* _TASK DETAILS_
Report only how many lines of the entries below contain the string "vertices".

* _DATA FOR THIS TASK_
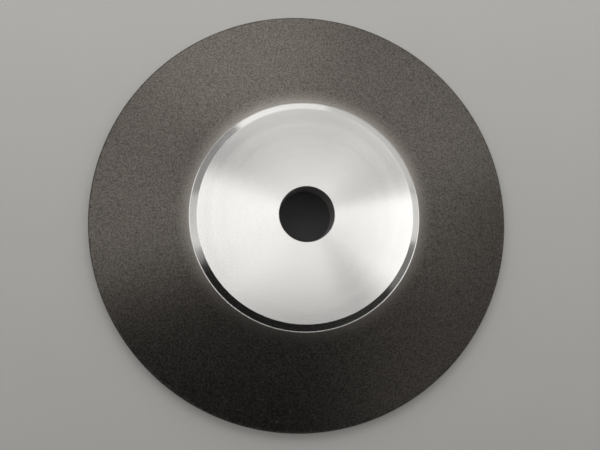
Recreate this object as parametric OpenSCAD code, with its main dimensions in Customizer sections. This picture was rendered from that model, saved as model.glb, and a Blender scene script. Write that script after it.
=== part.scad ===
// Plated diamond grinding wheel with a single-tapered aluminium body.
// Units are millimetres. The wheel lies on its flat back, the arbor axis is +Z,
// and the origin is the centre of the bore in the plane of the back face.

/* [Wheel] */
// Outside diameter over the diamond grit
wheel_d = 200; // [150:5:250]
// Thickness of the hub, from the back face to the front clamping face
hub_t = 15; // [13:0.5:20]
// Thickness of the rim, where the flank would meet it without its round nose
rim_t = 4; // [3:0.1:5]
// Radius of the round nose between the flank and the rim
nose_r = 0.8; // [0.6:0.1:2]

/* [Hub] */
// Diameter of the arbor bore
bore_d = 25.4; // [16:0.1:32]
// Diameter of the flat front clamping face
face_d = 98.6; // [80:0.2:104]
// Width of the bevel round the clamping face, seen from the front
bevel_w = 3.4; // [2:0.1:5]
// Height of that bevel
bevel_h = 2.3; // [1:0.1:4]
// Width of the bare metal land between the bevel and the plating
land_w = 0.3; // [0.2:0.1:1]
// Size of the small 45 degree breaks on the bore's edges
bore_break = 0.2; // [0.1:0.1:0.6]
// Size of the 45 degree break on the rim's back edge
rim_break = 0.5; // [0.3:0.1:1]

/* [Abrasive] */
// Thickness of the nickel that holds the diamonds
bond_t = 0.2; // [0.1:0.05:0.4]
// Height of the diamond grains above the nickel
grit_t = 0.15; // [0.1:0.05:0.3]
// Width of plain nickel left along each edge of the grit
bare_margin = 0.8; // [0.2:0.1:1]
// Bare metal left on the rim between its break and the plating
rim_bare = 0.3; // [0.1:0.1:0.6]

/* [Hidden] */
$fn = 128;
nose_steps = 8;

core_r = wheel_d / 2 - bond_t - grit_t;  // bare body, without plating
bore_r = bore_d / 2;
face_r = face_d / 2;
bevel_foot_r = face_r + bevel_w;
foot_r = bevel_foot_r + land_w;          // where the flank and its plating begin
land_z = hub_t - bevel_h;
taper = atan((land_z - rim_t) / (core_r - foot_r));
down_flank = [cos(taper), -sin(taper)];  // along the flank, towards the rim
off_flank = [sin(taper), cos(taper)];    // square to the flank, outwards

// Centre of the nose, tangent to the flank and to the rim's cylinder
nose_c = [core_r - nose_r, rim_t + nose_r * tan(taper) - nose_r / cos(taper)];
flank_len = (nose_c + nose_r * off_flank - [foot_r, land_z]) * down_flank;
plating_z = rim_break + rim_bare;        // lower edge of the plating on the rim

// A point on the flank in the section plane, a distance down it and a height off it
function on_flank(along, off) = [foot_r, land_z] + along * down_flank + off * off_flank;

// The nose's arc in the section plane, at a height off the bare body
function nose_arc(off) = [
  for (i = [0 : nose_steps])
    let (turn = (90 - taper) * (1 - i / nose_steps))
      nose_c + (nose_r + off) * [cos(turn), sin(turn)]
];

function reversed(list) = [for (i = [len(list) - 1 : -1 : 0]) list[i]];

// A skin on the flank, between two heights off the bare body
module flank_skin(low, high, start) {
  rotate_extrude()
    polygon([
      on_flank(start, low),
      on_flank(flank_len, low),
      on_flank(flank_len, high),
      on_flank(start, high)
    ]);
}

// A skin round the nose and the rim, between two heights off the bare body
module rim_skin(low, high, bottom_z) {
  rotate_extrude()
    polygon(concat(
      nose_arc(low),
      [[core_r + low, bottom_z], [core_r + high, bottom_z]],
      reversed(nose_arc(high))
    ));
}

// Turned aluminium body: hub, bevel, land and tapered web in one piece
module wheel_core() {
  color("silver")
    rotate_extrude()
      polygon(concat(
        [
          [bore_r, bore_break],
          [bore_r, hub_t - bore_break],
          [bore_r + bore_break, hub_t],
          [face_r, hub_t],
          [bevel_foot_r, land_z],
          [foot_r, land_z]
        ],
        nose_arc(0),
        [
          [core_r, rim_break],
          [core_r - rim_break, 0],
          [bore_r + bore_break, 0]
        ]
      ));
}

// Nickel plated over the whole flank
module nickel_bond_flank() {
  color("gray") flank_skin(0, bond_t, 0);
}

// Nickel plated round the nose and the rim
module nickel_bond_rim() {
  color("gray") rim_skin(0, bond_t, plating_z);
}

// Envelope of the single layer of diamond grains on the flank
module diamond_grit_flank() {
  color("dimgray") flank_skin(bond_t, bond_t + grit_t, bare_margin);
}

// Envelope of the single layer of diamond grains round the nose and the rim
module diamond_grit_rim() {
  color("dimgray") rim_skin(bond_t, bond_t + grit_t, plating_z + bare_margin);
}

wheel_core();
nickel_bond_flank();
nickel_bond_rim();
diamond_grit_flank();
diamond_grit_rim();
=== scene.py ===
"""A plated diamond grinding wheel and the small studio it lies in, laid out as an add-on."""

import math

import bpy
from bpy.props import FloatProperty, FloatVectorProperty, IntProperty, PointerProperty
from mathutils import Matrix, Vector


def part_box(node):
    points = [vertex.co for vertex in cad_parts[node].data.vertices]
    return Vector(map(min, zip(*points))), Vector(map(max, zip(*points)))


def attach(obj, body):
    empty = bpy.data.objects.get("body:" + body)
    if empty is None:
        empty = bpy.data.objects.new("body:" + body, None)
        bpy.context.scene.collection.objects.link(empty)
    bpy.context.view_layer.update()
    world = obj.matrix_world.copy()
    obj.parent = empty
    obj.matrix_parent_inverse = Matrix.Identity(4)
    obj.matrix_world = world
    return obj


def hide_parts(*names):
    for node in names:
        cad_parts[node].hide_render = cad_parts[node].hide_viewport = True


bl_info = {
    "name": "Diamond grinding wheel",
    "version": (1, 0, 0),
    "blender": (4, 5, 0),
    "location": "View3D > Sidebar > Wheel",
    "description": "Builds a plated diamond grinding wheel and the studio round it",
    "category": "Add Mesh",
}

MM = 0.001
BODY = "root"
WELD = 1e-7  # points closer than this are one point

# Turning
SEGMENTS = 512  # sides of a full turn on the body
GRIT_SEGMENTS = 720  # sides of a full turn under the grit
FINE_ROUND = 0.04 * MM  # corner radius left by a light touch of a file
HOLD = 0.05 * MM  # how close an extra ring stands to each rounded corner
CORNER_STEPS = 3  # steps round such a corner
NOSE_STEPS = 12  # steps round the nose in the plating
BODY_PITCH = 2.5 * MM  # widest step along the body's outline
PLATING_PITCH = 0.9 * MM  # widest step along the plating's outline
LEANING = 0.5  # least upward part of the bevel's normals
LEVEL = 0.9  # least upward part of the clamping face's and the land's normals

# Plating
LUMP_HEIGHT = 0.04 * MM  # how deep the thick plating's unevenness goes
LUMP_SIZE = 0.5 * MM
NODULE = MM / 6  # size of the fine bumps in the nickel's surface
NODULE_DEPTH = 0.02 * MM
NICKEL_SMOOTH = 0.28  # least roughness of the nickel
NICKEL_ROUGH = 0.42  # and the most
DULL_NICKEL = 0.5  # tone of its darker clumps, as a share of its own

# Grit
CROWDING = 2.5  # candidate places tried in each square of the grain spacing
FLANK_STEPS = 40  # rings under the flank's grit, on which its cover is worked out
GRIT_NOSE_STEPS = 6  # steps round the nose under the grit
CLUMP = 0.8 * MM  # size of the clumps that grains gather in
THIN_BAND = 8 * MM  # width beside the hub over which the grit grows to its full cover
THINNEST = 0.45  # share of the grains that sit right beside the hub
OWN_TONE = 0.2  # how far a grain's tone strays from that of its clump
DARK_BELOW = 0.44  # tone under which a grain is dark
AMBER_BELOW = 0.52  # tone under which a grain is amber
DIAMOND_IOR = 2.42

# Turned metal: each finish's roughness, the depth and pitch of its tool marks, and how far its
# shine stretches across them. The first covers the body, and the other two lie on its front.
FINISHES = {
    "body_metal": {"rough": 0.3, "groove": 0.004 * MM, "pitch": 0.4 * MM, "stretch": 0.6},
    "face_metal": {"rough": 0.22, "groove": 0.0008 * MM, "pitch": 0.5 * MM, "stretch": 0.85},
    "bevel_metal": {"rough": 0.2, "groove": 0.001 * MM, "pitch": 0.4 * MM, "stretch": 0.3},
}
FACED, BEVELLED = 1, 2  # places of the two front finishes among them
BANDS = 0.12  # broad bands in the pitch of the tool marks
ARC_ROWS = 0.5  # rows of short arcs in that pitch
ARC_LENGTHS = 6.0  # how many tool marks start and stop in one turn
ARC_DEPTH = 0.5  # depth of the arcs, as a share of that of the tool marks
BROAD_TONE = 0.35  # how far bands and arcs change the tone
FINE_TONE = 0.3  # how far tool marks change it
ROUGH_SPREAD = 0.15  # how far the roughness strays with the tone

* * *

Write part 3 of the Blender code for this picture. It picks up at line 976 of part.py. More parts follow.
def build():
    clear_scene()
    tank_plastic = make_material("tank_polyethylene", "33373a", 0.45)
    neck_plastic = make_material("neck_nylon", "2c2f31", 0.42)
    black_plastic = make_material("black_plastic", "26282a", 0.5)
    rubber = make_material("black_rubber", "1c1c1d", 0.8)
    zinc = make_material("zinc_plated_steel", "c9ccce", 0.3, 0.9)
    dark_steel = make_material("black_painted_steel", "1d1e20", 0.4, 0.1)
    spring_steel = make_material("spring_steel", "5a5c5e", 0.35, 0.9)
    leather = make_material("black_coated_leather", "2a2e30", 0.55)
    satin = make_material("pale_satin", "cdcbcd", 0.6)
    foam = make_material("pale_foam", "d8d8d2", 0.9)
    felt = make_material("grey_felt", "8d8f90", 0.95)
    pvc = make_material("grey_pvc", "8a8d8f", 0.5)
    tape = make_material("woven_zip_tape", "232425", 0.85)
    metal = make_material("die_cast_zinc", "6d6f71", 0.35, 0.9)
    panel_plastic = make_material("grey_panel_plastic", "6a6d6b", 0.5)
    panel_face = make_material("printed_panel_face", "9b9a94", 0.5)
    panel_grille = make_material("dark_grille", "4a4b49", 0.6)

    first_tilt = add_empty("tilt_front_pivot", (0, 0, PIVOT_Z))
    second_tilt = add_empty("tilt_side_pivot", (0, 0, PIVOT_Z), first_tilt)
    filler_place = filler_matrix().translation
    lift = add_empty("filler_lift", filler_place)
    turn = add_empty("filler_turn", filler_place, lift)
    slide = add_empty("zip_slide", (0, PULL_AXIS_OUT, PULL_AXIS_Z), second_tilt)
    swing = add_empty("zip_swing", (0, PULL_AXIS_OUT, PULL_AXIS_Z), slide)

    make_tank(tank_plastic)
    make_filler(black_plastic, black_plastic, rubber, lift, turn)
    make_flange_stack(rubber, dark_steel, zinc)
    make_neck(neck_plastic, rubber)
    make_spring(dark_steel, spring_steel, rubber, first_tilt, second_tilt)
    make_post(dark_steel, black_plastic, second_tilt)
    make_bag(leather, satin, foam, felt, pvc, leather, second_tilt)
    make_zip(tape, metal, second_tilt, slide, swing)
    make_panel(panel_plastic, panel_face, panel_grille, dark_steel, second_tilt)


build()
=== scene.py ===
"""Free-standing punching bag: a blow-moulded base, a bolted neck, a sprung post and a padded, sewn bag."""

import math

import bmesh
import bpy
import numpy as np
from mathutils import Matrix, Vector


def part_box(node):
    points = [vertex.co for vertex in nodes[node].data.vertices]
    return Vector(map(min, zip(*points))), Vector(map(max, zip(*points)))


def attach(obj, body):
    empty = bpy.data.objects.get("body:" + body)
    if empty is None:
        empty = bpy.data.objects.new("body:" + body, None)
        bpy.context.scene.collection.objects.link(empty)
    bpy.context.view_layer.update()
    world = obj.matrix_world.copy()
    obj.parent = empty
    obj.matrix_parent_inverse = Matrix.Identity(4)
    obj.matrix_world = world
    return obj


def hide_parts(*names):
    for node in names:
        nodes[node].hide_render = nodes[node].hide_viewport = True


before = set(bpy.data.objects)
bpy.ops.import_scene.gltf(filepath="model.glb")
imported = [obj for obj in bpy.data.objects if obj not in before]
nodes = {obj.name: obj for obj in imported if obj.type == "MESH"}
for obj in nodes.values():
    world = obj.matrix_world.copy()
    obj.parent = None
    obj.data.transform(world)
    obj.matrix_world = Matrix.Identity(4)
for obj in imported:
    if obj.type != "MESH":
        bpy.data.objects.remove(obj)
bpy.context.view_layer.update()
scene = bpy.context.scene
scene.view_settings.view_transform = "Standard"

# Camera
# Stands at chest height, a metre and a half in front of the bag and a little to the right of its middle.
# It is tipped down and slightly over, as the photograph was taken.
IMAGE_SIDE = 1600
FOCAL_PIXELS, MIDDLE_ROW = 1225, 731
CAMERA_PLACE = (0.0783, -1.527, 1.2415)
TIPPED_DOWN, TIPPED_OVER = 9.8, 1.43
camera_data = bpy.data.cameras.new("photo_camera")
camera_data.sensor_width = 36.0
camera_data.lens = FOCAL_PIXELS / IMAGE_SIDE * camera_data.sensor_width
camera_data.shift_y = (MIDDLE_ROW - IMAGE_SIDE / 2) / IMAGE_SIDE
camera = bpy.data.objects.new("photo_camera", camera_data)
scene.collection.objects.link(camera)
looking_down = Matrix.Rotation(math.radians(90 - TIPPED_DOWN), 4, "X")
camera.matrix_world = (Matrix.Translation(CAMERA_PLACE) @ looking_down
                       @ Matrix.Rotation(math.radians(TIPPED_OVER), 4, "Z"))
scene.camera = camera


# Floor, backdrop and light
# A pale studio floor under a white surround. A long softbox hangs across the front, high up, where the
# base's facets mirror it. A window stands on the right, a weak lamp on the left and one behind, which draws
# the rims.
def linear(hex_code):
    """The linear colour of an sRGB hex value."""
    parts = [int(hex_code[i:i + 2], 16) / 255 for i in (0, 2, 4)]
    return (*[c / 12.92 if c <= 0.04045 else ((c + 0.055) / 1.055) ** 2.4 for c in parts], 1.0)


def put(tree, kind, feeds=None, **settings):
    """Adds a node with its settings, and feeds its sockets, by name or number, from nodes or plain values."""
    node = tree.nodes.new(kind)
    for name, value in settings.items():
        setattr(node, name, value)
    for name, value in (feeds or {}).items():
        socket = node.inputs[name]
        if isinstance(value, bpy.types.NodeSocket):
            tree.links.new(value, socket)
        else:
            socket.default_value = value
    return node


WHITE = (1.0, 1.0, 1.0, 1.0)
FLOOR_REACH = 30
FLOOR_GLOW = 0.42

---

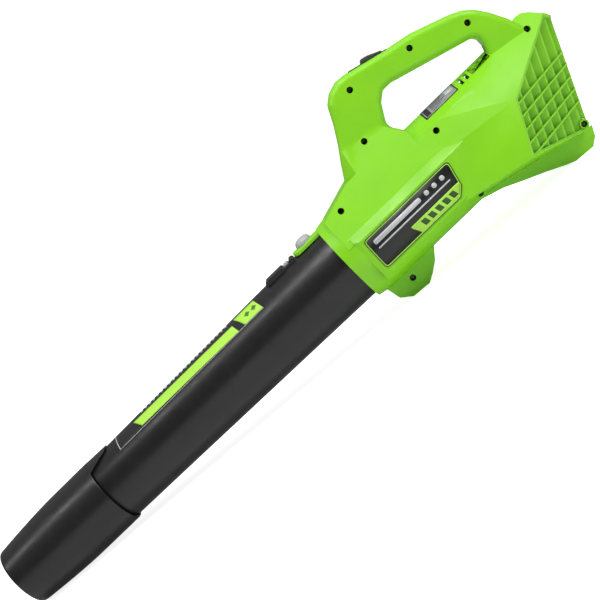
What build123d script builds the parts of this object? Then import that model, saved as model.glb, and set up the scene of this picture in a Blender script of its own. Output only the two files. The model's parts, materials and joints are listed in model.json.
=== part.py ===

* _SOLVED PROBLEM_
2